Effect of covalent bonding on magnetism and the missing neutron intensity in cuprates

We report a detailed survey of magnetic excitations in the one- dimensional cuprate Sr2CuO3 using inelastic neutron scattering (INS). We show that although the overall shape of the experimental dynamical spin structure factor is well described by the exact theory [1] of the model spin-1/2 nearest-neighbour Heisenberg Hamiltonian typically used for cuprates, the magnetic intensity is strongly suppressed, by factor 2.5-3, compared to the ionic spin model.
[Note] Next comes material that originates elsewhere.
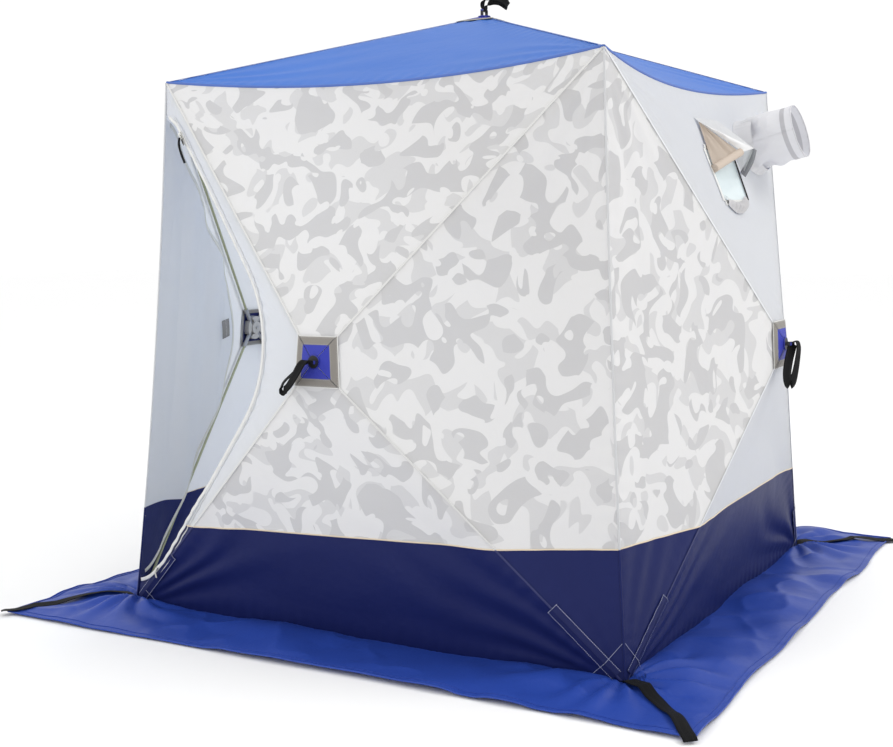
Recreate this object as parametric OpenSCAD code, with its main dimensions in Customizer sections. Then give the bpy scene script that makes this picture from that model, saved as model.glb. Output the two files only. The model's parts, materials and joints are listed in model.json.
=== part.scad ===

We further show that this dramatic modification results from strong hybridization of Cu 3d states with O p states, showing that the ionic picture of localized 3d Heisenberg spin magnetism is markedly inadequate. Our findings provide natural explanation for the puzzle of the missing INS magnetic intensity in cuprates and have profound implications for understanding current and future experimental data on these materials [2]. We observe no corrections to spin excitations spectral weight resulting from electron itineracy. [1] J.-S. Caux and R. Hagemans, J. Stat. Mech., P12013 (2006). [2] A. Walters, T. Perring, A. Savici, G. Gu, C. Lee, W. Ku, J.-S. Caux and I. A. Zaliznyak, Nature Physics 5 (2009).